- Rows:
>> BEGIN

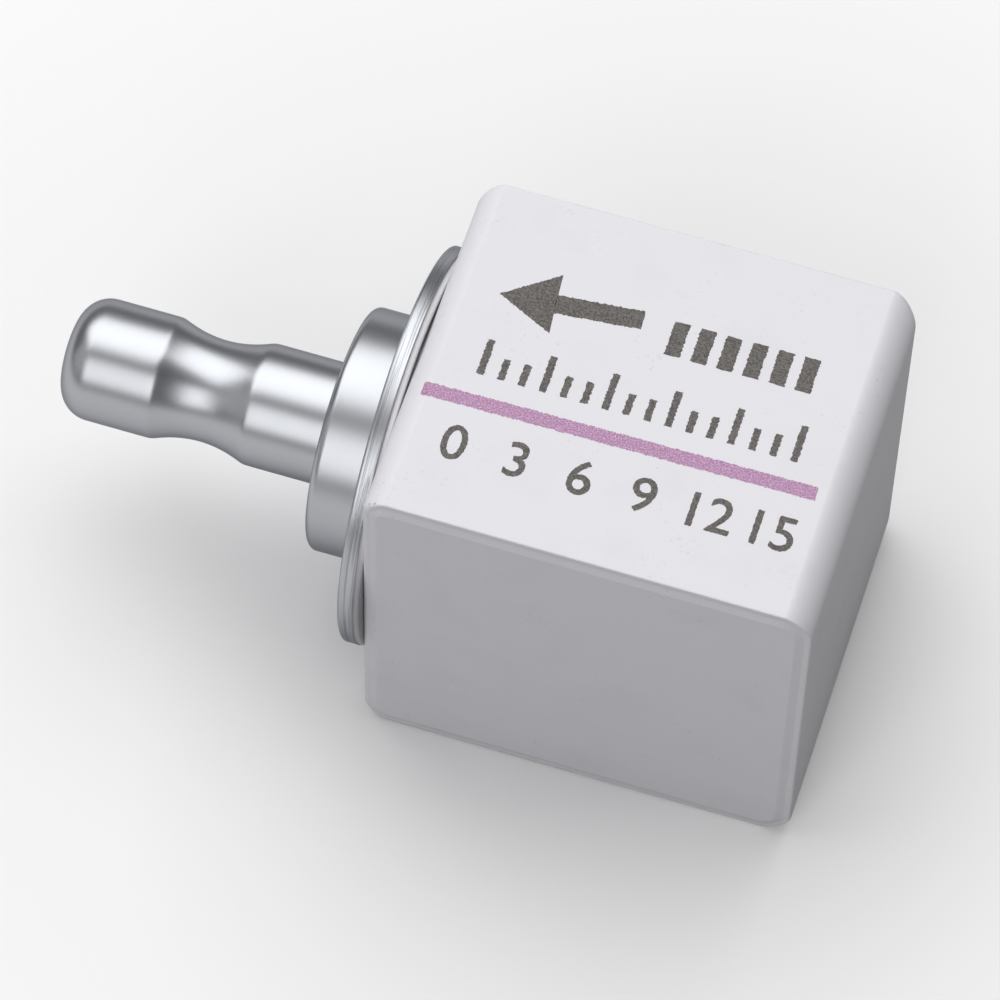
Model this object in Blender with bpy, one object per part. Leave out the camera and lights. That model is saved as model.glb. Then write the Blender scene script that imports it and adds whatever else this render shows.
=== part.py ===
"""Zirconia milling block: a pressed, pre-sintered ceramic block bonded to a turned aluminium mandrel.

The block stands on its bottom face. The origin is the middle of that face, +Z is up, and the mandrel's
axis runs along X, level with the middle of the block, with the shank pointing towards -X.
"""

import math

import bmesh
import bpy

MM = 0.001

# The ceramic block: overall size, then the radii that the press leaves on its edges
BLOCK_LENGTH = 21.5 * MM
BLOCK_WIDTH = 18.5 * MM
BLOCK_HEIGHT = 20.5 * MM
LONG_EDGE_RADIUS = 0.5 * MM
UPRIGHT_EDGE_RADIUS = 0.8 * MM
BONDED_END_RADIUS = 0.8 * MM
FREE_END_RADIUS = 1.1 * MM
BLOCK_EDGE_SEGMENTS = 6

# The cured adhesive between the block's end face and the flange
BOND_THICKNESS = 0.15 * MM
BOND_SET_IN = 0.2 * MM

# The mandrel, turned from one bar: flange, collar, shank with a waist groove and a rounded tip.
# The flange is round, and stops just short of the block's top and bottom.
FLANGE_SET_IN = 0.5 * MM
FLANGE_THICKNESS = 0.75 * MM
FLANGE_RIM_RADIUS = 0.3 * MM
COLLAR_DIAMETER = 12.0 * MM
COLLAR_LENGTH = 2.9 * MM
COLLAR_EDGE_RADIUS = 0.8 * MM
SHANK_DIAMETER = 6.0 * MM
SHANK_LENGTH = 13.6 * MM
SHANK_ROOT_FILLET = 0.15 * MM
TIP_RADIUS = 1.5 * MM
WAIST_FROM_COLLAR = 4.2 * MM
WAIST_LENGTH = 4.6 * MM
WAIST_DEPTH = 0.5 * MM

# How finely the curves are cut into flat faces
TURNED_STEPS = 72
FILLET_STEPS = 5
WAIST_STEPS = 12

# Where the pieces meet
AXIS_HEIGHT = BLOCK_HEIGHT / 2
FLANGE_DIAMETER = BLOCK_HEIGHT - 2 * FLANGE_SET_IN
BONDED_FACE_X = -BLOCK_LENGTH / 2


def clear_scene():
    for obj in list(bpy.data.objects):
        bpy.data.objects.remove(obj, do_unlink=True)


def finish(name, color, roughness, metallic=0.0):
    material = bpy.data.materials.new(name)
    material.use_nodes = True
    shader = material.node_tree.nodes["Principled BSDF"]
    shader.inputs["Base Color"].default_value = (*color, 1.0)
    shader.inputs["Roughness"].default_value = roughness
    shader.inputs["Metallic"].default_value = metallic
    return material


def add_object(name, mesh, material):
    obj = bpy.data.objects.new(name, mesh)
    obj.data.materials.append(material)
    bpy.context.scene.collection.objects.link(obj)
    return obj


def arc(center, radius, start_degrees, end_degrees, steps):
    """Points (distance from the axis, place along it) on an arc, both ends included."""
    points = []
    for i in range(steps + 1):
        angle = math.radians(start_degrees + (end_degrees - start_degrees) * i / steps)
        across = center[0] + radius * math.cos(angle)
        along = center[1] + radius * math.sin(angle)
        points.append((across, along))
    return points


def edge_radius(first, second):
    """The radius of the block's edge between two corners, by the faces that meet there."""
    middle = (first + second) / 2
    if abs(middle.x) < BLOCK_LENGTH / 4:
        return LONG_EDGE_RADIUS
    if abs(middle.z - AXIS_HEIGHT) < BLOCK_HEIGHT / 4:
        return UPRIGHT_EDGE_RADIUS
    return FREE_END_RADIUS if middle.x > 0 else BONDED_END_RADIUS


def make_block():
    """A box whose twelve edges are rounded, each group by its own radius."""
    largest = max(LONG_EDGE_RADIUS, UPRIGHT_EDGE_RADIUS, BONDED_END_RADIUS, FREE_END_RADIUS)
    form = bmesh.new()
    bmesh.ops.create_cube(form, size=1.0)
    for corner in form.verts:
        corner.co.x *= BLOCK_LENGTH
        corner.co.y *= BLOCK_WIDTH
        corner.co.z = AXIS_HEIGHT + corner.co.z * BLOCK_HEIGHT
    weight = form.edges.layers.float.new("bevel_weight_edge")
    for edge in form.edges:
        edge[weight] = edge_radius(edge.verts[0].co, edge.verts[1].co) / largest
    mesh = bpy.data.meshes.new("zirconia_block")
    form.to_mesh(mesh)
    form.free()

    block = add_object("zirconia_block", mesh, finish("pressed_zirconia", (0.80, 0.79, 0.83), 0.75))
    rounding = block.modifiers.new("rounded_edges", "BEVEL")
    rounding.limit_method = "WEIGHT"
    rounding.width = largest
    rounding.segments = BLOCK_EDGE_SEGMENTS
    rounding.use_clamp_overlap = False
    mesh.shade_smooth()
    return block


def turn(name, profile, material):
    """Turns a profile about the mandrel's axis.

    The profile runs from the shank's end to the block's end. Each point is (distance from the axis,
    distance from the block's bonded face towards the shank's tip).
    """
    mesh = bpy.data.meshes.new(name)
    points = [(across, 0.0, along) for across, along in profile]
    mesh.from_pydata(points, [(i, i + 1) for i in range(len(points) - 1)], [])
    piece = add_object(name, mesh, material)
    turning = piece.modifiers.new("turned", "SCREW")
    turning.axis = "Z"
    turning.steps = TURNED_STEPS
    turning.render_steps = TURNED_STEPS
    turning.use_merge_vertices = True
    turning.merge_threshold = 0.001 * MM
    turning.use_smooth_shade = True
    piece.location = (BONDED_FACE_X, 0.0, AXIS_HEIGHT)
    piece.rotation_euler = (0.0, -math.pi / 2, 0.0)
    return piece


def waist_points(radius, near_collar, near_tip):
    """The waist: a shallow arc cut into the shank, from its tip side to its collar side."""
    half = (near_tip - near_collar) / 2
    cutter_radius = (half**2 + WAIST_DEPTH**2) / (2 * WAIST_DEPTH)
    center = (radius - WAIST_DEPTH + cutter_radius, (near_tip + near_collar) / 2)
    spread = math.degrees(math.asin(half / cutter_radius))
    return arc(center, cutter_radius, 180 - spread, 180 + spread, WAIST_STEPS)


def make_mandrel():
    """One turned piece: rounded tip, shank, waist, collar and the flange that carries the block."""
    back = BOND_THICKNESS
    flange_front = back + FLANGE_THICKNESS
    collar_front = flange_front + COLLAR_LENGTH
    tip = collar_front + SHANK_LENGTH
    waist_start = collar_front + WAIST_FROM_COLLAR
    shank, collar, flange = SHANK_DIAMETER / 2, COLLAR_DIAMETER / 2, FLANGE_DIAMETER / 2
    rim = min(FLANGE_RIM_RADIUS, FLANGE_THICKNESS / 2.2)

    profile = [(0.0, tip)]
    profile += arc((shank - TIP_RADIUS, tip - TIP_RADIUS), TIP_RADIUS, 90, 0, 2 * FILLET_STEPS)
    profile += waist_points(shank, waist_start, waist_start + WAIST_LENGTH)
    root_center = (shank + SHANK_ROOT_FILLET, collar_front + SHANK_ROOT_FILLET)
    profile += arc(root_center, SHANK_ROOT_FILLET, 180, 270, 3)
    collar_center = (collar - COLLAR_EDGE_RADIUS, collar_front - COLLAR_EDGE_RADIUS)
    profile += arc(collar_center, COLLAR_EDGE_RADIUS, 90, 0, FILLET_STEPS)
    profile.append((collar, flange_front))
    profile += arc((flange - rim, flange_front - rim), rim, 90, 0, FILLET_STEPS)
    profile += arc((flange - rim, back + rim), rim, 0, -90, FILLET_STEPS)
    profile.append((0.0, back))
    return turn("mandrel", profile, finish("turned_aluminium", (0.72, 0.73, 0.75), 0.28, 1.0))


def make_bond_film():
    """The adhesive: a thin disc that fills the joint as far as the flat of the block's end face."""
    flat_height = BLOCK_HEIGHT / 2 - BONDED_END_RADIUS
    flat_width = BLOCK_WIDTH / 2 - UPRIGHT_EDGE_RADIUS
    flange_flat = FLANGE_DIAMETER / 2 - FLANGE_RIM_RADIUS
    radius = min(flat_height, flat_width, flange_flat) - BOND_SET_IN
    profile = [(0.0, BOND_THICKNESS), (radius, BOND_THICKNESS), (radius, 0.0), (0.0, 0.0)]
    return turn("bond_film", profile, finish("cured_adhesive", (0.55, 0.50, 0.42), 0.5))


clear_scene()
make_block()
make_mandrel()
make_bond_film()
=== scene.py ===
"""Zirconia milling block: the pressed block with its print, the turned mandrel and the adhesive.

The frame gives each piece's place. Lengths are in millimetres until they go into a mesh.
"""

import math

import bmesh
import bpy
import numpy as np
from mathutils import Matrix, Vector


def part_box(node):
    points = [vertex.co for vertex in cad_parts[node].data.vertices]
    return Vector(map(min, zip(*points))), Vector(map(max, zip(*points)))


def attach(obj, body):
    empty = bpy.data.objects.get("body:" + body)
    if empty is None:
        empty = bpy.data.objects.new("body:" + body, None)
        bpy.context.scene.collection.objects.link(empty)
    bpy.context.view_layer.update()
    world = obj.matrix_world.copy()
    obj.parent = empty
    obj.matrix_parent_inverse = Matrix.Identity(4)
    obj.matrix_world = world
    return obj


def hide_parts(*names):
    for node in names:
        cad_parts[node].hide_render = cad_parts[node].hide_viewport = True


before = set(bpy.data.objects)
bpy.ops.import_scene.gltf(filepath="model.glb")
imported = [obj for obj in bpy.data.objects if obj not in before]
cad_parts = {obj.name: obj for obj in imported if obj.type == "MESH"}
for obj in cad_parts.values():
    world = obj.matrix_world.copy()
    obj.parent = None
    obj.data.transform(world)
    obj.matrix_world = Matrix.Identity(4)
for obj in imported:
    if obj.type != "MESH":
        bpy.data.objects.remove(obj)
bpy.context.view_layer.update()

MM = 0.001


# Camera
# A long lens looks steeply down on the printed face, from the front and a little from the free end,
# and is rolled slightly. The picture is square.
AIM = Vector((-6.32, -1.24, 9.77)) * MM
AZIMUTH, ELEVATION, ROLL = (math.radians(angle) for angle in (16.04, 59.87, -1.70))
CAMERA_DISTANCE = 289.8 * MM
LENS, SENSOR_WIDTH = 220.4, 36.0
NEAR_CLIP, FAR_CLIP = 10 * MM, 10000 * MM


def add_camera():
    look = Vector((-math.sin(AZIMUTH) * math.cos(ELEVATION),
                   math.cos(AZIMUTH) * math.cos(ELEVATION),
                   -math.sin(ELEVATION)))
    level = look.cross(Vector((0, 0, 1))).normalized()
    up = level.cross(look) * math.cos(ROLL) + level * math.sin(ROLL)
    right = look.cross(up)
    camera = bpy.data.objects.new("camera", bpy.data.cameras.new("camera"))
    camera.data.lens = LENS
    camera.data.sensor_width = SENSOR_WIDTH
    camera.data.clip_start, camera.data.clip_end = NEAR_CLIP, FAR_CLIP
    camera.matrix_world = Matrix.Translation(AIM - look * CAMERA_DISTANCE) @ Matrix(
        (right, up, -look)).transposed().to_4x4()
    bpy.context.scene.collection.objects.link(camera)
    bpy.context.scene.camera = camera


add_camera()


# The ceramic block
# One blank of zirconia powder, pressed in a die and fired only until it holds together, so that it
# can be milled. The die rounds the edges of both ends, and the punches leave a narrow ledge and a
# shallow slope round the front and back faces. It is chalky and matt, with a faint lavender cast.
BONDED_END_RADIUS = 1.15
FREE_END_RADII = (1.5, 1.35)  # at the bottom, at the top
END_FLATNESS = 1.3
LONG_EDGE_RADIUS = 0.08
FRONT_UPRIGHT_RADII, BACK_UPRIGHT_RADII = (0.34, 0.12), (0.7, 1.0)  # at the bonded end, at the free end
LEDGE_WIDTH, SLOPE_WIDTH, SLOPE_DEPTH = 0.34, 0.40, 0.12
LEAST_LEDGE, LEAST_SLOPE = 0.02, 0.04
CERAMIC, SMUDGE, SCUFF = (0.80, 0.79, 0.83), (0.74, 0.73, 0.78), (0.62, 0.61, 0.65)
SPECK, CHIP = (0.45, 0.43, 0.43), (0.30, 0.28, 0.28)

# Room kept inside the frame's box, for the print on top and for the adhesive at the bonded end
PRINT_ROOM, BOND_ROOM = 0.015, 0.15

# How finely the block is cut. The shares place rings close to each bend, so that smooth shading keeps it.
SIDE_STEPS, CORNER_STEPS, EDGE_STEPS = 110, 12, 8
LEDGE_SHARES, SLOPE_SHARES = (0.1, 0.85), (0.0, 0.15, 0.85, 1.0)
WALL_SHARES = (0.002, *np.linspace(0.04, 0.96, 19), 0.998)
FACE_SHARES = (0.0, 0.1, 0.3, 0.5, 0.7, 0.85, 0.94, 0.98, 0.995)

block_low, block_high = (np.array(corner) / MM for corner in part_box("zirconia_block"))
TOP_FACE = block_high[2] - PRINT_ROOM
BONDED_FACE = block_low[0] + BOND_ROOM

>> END
>> BEGIN

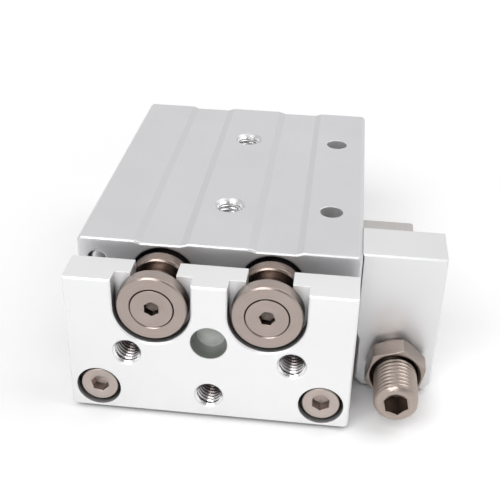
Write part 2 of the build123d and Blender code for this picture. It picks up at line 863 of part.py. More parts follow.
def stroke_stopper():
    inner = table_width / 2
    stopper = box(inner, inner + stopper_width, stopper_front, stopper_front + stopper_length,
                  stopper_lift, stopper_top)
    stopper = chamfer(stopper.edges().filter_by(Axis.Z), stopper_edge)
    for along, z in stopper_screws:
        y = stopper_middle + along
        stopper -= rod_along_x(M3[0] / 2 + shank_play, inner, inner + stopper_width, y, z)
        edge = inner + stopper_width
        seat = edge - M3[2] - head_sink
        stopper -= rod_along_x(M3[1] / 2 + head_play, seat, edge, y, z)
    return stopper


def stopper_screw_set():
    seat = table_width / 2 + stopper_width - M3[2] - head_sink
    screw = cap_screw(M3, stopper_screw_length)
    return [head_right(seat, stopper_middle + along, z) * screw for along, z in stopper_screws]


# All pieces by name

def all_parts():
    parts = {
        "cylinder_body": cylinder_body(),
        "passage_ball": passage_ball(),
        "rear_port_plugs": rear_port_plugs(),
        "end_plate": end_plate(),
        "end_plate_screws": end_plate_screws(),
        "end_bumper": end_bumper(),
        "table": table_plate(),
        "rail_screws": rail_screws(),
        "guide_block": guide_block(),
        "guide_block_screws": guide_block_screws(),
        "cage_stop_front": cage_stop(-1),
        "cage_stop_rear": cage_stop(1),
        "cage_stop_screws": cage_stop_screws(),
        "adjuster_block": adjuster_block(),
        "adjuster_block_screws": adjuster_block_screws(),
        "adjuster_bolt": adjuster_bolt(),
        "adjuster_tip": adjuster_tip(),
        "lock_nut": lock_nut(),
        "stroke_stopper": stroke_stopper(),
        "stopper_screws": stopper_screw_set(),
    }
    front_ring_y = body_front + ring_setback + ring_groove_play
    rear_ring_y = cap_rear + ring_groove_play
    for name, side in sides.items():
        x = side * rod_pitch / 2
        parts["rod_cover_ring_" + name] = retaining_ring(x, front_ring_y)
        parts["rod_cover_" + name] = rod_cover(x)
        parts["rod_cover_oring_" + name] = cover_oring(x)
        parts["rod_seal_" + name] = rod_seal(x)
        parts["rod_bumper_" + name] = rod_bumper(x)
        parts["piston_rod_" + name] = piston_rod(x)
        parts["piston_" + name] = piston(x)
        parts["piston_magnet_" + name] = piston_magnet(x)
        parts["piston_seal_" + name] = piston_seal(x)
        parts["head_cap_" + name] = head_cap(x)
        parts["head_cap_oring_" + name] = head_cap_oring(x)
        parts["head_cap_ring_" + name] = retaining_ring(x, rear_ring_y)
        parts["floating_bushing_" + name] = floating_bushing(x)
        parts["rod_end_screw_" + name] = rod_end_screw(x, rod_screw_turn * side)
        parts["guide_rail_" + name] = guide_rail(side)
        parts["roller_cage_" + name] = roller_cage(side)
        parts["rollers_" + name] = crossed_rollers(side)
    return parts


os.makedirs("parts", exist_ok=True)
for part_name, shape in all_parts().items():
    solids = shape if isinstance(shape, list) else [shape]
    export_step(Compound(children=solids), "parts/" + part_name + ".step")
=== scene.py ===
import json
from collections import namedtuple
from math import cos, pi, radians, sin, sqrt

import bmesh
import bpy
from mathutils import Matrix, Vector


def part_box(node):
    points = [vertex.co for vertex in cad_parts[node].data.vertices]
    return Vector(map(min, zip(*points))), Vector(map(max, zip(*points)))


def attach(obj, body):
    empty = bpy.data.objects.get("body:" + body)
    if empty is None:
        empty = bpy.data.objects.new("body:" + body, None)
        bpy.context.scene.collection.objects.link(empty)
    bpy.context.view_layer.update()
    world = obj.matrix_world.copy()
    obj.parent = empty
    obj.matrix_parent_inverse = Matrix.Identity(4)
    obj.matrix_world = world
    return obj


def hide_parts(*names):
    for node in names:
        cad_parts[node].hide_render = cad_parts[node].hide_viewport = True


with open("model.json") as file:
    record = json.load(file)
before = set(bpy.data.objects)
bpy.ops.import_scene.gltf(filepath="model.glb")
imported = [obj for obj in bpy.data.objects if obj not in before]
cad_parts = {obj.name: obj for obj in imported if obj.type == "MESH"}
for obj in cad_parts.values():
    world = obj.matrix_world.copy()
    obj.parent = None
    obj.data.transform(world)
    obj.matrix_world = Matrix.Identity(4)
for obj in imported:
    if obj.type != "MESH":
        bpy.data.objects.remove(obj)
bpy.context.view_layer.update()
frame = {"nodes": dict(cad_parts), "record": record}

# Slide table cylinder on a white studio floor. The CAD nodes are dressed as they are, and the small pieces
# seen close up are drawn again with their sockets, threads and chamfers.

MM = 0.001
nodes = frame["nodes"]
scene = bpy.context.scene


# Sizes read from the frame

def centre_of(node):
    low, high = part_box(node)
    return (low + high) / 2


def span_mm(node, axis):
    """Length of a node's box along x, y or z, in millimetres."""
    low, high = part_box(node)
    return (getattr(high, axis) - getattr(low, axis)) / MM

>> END

- What the exercise asks: In the listing above, locate the line with "return parts" and the line with "scene = bpy.context.scene", then extract exactly those lines and every line between them, and nothing more.

- The output:
    return parts


os.makedirs("parts", exist_ok=True)
for part_name, shape in all_parts().items():
    solids = shape if isinstance(shape, list) else [shape]
    export_step(Compound(children=solids), "parts/" + part_name + ".step")
=== scene.py ===
import json
from collections import namedtuple
from math import cos, pi, radians, sin, sqrt

import bmesh
import bpy
from mathutils import Matrix, Vector


def part_box(node):
    points = [vertex.co for vertex in cad_parts[node].data.vertices]
    return Vector(map(min, zip(*points))), Vector(map(max, zip(*points)))


def attach(obj, body):
    empty = bpy.data.objects.get("body:" + body)
    if empty is None:
        empty = bpy.data.objects.new("body:" + body, None)
        bpy.context.scene.collection.objects.link(empty)
    bpy.context.view_layer.update()
    world = obj.matrix_world.copy()
    obj.parent = empty
    obj.matrix_parent_inverse = Matrix.Identity(4)
    obj.matrix_world = world
    return obj


def hide_parts(*names):
    for node in names:
        cad_parts[node].hide_render = cad_parts[node].hide_viewport = True


with open("model.json") as file:
    record = json.load(file)
before = set(bpy.data.objects)
bpy.ops.import_scene.gltf(filepath="model.glb")
imported = [obj for obj in bpy.data.objects if obj not in before]
cad_parts = {obj.name: obj for obj in imported if obj.type == "MESH"}
for obj in cad_parts.values():
    world = obj.matrix_world.copy()
    obj.parent = None
    obj.data.transform(world)
    obj.matrix_world = Matrix.Identity(4)
for obj in imported:
    if obj.type != "MESH":
        bpy.data.objects.remove(obj)
bpy.context.view_layer.update()
frame = {"nodes": dict(cad_parts), "record": record}

# Slide table cylinder on a white studio floor. The CAD nodes are dressed as they are, and the small pieces
# seen close up are drawn again with their sockets, threads and chamfers.

MM = 0.001
nodes = frame["nodes"]
scene = bpy.context.scene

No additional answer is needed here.